Home to much more than the famous club, Berghain, Friedrichshain is an interesting and eclectic neighbourhood. If you’re that way inclined, RAW, is Berlin’s most well-known row of nightclubs. Even if you’re not, it’s worth visiting during the day as it’s also home to a series of cultural events. There’s also a slew of cool secondhand shops, restaurants, parks and cafés. I didn’t spend too much time here, but here are some of the spots we hit up.
Not only is Shakespeare & Sons an excellent bookshop, it’s also home to the best bagels in Berlin. Fine Bagels also have challah, rugelach and schmears. Delish!
If you’re after secondhand goods, Boxhagener Platz has one of the best Sunday markets in Berlin. The grassy square also has a Saturday food market, a playground and play pool for the kids. Platz is also home to a great burger spot, authentic Asian restaurants, ice cream and coffee shops.
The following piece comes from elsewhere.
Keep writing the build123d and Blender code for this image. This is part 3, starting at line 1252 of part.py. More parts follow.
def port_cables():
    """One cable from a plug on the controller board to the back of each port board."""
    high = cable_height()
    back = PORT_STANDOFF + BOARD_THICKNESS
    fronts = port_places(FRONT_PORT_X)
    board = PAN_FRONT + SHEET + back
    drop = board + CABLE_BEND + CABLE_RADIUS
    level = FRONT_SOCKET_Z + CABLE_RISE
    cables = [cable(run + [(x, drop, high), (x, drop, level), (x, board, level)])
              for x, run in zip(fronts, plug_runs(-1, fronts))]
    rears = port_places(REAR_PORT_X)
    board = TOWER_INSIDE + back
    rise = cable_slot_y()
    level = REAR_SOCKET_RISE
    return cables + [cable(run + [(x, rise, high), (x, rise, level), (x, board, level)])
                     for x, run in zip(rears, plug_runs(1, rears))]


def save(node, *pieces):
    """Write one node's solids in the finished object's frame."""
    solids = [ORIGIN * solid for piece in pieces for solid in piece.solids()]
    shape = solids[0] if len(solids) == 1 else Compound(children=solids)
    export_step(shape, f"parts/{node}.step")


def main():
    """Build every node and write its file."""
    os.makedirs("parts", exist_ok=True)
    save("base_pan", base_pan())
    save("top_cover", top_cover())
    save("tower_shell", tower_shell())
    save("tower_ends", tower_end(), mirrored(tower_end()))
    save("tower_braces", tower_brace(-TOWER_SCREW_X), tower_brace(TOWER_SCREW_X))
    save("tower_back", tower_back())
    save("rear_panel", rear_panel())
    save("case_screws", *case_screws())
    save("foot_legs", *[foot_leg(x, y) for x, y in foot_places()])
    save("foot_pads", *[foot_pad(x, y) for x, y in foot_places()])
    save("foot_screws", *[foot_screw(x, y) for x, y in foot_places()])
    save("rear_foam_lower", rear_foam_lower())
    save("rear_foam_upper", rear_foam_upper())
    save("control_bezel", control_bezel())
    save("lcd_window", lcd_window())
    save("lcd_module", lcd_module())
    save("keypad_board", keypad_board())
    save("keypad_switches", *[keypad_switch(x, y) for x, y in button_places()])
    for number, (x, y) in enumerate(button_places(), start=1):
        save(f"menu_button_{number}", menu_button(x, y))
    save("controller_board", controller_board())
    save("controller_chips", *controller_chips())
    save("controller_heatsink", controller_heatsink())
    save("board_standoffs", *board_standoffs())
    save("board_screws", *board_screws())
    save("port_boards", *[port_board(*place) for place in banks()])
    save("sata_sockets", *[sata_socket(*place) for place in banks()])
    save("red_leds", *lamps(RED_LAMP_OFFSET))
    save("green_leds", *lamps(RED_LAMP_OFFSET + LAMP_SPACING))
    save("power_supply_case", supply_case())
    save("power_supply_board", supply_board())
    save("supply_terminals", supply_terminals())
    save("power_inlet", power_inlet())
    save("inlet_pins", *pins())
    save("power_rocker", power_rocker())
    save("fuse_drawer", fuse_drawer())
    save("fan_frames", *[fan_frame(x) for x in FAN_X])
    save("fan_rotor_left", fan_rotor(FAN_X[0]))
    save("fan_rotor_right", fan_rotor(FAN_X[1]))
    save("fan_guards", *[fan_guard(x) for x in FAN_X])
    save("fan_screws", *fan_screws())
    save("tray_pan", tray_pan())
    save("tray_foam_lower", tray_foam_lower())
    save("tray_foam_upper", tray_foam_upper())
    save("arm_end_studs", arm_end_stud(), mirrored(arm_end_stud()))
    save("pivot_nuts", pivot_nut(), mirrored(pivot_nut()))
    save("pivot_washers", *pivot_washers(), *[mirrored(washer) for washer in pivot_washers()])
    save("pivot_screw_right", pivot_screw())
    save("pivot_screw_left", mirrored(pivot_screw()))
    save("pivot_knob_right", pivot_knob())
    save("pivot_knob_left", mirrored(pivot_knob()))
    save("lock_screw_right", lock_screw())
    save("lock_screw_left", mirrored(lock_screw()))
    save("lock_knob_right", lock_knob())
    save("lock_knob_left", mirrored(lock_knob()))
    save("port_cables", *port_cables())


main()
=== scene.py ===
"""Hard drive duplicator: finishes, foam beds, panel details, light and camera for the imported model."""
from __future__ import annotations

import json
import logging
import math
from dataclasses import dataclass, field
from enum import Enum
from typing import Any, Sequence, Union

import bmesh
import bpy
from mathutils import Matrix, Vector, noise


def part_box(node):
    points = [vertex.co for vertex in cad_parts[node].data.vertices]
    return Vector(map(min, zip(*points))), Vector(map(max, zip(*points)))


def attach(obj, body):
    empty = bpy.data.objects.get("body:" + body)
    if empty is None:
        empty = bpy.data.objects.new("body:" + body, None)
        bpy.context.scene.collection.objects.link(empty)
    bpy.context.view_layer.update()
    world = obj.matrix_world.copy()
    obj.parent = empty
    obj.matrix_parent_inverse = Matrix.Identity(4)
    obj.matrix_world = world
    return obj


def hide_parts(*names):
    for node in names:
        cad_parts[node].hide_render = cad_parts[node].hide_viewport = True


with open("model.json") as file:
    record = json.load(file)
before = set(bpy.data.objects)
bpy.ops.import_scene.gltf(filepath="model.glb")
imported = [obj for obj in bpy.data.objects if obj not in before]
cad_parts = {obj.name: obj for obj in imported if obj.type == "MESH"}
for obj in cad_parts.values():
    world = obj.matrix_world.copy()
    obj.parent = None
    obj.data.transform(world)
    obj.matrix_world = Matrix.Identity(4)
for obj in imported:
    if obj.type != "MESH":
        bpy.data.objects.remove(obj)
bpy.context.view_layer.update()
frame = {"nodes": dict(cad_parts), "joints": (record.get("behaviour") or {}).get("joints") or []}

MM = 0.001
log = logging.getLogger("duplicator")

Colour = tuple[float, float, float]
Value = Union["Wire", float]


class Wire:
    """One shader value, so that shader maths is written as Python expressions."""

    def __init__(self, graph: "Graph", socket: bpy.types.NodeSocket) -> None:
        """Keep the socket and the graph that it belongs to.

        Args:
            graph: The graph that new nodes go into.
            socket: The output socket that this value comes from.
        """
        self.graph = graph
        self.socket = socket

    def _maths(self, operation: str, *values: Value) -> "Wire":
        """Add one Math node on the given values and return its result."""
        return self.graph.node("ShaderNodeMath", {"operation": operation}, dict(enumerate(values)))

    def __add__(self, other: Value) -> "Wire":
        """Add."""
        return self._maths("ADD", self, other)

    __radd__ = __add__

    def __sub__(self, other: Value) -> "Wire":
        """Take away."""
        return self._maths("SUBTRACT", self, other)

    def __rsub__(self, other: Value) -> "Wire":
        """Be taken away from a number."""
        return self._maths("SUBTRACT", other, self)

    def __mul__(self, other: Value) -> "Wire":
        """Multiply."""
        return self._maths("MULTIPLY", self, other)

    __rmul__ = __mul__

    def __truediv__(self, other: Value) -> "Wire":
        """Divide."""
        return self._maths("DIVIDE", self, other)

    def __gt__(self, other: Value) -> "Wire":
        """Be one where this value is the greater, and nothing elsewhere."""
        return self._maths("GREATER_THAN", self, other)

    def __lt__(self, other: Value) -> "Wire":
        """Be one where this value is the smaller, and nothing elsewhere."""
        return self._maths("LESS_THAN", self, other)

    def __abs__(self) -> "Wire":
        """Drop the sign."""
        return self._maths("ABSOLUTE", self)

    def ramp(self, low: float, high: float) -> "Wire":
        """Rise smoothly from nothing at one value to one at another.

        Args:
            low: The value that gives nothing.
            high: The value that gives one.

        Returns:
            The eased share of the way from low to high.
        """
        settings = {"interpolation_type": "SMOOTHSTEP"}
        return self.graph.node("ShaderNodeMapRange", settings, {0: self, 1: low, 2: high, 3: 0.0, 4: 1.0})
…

Michelberger Hotel: My sister, Stephanie spent a month in Berlin last summer and recommended Michelberger as a place to stay, but also as a café and coworking space. One thing I love about Berlin is how prevalent coworking spaces are and just how many freelancers and creatives appear to be flocking to these hubs.
Well, there you have my list of short and snappy Berlin must dos. It’s a big city, full of neighbourhoods, so be sure to explore it for yourself and find your own favourite spots.